Collected material ▸
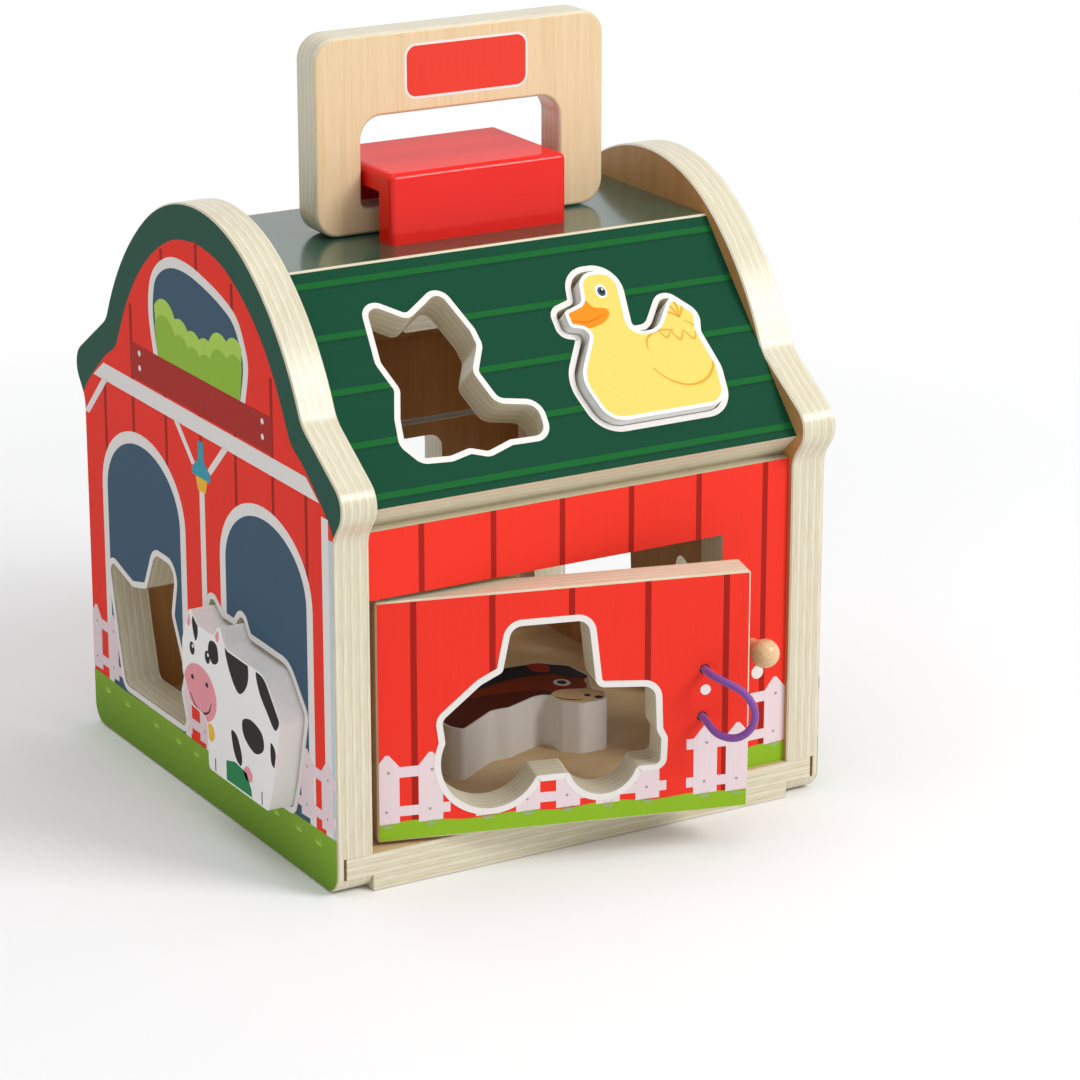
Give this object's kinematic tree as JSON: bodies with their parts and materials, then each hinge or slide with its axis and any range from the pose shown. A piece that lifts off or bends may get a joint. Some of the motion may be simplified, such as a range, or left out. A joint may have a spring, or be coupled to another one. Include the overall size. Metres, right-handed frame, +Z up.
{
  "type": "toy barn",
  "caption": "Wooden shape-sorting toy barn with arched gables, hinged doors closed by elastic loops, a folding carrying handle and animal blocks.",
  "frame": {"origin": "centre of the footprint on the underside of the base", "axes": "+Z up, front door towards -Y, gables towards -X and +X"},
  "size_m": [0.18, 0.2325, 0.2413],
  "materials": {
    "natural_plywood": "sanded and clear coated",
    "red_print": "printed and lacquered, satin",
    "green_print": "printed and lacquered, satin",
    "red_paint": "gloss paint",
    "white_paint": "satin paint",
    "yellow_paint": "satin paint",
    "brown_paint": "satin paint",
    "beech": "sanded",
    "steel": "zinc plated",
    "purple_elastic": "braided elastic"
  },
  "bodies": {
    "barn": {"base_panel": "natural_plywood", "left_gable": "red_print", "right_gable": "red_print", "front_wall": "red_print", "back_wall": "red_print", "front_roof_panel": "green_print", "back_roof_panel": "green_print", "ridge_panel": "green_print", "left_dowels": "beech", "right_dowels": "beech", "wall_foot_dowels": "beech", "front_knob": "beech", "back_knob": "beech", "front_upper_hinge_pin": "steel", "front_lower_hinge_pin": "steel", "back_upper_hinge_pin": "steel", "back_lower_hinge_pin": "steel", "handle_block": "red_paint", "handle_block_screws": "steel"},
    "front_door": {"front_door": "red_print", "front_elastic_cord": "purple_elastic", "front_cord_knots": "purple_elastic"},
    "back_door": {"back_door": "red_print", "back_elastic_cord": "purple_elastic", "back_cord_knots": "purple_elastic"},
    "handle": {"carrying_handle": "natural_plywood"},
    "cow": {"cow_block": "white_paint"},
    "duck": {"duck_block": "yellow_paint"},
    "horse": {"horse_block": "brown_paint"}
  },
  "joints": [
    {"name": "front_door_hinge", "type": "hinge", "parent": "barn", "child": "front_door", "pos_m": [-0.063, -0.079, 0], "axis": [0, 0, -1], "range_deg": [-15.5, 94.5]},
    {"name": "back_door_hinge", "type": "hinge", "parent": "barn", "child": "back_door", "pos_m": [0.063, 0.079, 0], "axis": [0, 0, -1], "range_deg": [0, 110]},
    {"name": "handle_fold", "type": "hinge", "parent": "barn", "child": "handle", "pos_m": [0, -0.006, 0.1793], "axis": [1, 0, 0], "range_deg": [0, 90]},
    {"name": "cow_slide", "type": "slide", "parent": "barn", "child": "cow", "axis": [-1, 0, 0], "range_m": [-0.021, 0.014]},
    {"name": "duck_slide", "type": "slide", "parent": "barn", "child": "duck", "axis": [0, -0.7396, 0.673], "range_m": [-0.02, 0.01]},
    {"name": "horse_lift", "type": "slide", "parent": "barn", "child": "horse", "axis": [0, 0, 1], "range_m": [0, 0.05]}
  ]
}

What needs to be done ▸
Emit the full listing verbatim.

Task output ▸
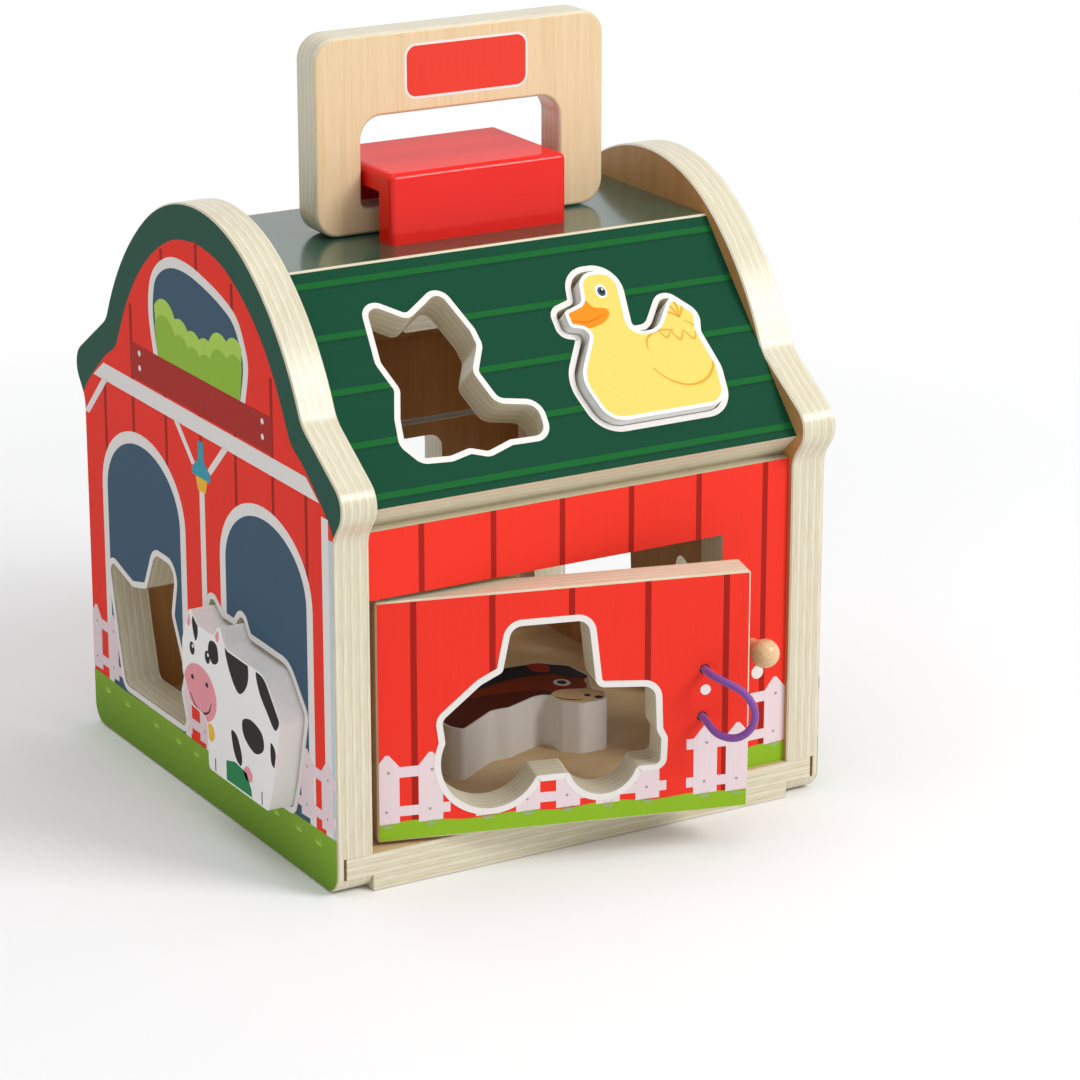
Give this object's kinematic tree as JSON: bodies with their parts and materials, then each hinge or slide with its axis and any range from the pose shown. A piece that lifts off or bends may get a joint. Some of the motion may be simplified, such as a range, or left out. A joint may have a spring, or be coupled to another one. Include the overall size. Metres, right-handed frame, +Z up.
{
  "type": "toy barn",
  "caption": "Wooden shape-sorting toy barn with arched gables, hinged doors closed by elastic loops, a folding carrying handle and animal blocks.",
  "frame": {"origin": "centre of the footprint on the underside of the base", "axes": "+Z up, front door towards -Y, gables towards -X and +X"},
  "size_m": [0.18, 0.2325, 0.2413],
  "materials": {
    "natural_plywood": "sanded and clear coated",
    "red_print": "printed and lacquered, satin",
    "green_print": "printed and lacquered, satin",
    "red_paint": "gloss paint",
    "white_paint": "satin paint",
    "yellow_paint": "satin paint",
    "brown_paint": "satin paint",
    "beech": "sanded",
    "steel": "zinc plated",
    "purple_elastic": "braided elastic"
  },
  "bodies": {
    "barn": {"base_panel": "natural_plywood", "left_gable": "red_print", "right_gable": "red_print", "front_wall": "red_print", "back_wall": "red_print", "front_roof_panel": "green_print", "back_roof_panel": "green_print", "ridge_panel": "green_print", "left_dowels": "beech", "right_dowels": "beech", "wall_foot_dowels": "beech", "front_knob": "beech", "back_knob": "beech", "front_upper_hinge_pin": "steel", "front_lower_hinge_pin": "steel", "back_upper_hinge_pin": "steel", "back_lower_hinge_pin": "steel", "handle_block": "red_paint", "handle_block_screws": "steel"},
    "front_door": {"front_door": "red_print", "front_elastic_cord": "purple_elastic", "front_cord_knots": "purple_elastic"},
    "back_door": {"back_door": "red_print", "back_elastic_cord": "purple_elastic", "back_cord_knots": "purple_elastic"},
    "handle": {"carrying_handle": "natural_plywood"},
    "cow": {"cow_block": "white_paint"},
    "duck": {"duck_block": "yellow_paint"},
    "horse": {"horse_block": "brown_paint"}
  },
  "joints": [
    {"name": "front_door_hinge", "type": "hinge", "parent": "barn", "child": "front_door", "pos_m": [-0.063, -0.079, 0], "axis": [0, 0, -1], "range_deg": [-15.5, 94.5]},
    {"name": "back_door_hinge", "type": "hinge", "parent": "barn", "child": "back_door", "pos_m": [0.063, 0.079, 0], "axis": [0, 0, -1], "range_deg": [0, 110]},
    {"name": "handle_fold", "type": "hinge", "parent": "barn", "child": "handle", "pos_m": [0, -0.006, 0.1793], "axis": [1, 0, 0], "range_deg": [0, 90]},
    {"name": "cow_slide", "type": "slide", "parent": "barn", "child": "cow", "axis": [-1, 0, 0], "range_m": [-0.021, 0.014]},
    {"name": "duck_slide", "type": "slide", "parent": "barn", "child": "duck", "axis": [0, -0.7396, 0.673], "range_m": [-0.02, 0.01]},
    {"name": "horse_lift", "type": "slide", "parent": "barn", "child": "horse", "axis": [0, 0, 1], "range_m": [0, 0.05]}
  ]
}